§ COLLECTED DATA
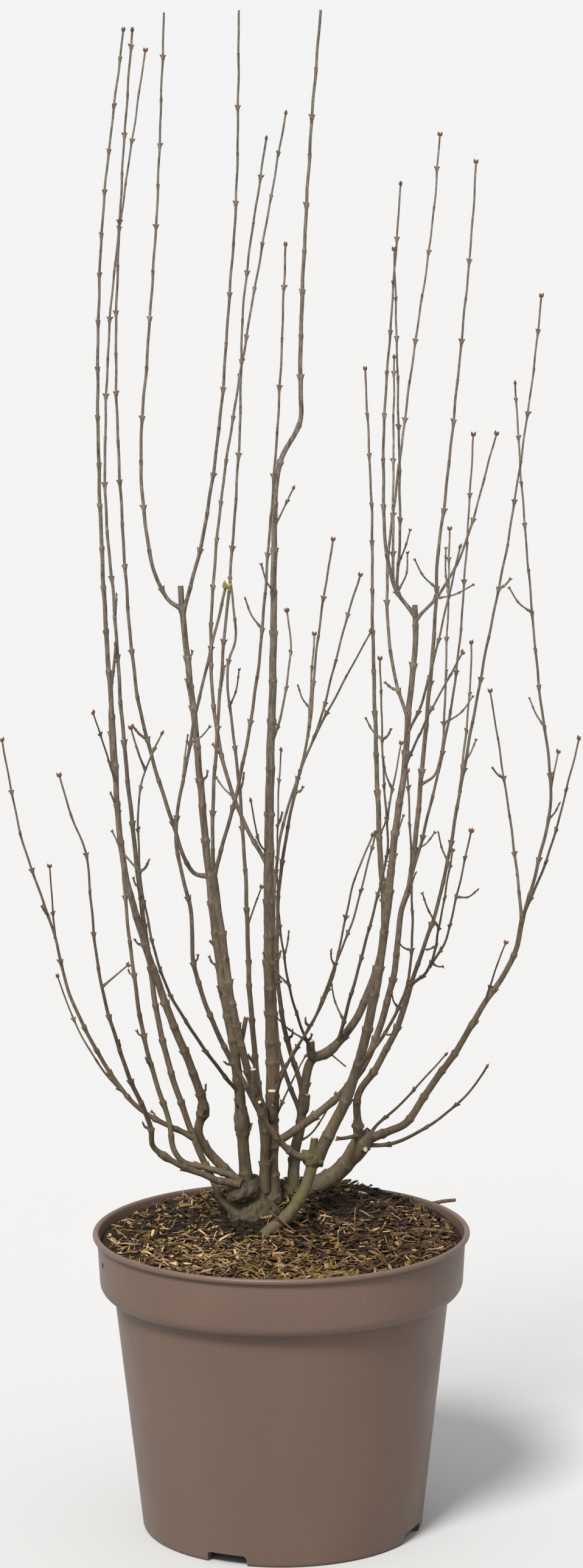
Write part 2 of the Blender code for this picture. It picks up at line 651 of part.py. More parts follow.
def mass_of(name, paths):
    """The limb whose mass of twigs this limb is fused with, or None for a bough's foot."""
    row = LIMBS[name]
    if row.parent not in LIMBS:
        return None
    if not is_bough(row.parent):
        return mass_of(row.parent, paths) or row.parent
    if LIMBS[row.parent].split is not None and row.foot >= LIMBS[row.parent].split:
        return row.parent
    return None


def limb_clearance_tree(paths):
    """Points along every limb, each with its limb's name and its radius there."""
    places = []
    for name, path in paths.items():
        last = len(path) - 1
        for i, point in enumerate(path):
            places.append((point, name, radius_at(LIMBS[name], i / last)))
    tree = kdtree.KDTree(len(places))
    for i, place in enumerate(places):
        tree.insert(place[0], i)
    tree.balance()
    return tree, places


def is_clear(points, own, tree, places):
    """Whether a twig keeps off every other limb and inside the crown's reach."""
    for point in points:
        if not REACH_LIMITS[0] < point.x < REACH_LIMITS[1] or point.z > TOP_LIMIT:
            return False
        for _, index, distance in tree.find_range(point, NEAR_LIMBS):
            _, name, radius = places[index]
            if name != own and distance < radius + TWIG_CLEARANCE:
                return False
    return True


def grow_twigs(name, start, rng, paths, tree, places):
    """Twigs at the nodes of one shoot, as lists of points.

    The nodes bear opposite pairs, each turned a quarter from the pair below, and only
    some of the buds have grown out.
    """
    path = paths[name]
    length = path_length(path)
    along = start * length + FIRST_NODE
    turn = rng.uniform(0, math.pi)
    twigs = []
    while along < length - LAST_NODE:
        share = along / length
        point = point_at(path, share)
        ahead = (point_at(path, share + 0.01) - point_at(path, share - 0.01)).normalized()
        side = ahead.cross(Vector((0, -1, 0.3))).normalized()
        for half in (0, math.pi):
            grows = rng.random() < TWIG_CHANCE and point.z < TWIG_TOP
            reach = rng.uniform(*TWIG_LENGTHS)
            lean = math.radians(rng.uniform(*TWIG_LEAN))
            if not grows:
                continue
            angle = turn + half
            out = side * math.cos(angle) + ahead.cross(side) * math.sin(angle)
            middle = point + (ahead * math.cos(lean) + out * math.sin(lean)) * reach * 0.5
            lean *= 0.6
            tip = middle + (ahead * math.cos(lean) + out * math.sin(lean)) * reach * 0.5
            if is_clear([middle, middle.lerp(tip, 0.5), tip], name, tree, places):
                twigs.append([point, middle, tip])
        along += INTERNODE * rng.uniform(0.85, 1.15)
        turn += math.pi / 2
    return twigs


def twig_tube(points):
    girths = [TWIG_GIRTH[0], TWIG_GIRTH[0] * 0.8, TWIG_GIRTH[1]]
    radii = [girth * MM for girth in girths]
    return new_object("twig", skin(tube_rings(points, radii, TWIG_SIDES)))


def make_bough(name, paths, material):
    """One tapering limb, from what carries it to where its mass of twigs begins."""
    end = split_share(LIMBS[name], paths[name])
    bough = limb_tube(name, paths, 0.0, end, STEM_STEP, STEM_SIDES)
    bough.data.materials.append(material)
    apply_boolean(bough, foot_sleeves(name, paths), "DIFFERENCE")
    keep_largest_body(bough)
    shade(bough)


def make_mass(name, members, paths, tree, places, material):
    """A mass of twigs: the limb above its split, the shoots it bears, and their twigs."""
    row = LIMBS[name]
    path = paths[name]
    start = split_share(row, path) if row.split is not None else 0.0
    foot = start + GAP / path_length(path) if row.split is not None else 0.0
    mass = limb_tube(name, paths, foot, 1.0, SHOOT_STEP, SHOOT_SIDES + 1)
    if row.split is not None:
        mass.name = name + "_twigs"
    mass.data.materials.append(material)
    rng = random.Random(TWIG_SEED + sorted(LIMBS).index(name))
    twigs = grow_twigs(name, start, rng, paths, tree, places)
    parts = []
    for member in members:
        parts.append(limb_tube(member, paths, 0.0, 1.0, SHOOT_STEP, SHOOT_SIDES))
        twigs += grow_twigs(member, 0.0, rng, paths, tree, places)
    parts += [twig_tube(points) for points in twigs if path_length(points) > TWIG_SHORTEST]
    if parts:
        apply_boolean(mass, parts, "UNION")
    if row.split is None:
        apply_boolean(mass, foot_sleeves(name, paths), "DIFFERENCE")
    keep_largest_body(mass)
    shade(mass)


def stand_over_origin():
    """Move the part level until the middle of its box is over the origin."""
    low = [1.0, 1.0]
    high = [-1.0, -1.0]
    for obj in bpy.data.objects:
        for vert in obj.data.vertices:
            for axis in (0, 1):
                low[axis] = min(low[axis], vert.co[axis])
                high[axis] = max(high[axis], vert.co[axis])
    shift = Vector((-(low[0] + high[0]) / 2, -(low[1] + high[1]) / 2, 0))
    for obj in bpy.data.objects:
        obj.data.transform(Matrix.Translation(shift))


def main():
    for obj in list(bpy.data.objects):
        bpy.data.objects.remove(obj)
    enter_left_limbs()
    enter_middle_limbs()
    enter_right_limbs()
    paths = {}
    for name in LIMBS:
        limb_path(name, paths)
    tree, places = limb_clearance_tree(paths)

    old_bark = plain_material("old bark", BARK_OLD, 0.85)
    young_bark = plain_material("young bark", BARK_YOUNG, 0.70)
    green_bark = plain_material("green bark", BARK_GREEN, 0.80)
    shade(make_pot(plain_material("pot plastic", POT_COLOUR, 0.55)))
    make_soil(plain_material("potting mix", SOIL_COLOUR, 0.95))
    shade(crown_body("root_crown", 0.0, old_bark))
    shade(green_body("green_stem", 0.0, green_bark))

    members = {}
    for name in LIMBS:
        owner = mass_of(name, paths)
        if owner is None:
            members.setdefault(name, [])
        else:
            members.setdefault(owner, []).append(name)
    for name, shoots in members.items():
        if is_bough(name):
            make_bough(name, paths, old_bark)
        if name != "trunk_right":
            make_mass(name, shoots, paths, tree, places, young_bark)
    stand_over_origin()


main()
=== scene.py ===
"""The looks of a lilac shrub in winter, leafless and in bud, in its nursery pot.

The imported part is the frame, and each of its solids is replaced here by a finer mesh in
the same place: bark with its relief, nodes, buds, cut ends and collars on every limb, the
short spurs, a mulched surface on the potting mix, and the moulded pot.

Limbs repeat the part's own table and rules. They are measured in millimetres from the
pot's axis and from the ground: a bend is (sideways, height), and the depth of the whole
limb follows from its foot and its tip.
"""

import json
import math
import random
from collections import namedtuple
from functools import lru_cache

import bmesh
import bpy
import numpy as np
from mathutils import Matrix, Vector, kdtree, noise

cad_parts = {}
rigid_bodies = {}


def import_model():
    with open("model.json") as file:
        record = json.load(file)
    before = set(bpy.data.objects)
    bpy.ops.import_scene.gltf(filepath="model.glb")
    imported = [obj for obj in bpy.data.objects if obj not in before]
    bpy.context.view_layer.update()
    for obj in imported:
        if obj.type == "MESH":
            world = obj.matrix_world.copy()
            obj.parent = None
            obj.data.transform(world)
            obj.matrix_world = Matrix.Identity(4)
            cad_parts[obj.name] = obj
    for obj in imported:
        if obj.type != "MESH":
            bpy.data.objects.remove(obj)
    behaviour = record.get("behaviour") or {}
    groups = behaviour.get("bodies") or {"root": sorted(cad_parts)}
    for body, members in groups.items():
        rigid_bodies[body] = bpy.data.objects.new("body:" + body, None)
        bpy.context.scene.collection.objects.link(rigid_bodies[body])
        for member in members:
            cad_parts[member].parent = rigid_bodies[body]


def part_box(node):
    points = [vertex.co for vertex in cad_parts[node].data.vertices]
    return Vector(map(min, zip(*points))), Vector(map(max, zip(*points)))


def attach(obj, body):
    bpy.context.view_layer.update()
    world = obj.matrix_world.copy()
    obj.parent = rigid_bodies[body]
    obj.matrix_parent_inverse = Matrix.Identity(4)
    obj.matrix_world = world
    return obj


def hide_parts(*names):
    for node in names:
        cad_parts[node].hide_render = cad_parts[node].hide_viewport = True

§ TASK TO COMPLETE
Repeat, word for word, only the lines from the line holding "if owner is" through the line holding "cad_parts[obj.name] = obj", with both of those lines included.

§ RESPONSE TO THE EXERCISE
        if owner is None:
            members.setdefault(name, [])
        else:
            members.setdefault(owner, []).append(name)
    for name, shoots in members.items():
        if is_bough(name):
            make_bough(name, paths, old_bark)
        if name != "trunk_right":
            make_mass(name, shoots, paths, tree, places, young_bark)
    stand_over_origin()


main()
=== scene.py ===
"""The looks of a lilac shrub in winter, leafless and in bud, in its nursery pot.

The imported part is the frame, and each of its solids is replaced here by a finer mesh in
the same place: bark with its relief, nodes, buds, cut ends and collars on every limb, the
short spurs, a mulched surface on the potting mix, and the moulded pot.

Limbs repeat the part's own table and rules. They are measured in millimetres from the
pot's axis and from the ground: a bend is (sideways, height), and the depth of the whole
limb follows from its foot and its tip.
"""

import json
import math
import random
from collections import namedtuple
from functools import lru_cache

import bmesh
import bpy
import numpy as np
from mathutils import Matrix, Vector, kdtree, noise

cad_parts = {}
rigid_bodies = {}


def import_model():
    with open("model.json") as file:
        record = json.load(file)
    before = set(bpy.data.objects)
    bpy.ops.import_scene.gltf(filepath="model.glb")
    imported = [obj for obj in bpy.data.objects if obj not in before]
    bpy.context.view_layer.update()
    for obj in imported:
        if obj.type == "MESH":
            world = obj.matrix_world.copy()
            obj.parent = None
            obj.data.transform(world)
            obj.matrix_world = Matrix.Identity(4)
            cad_parts[obj.name] = obj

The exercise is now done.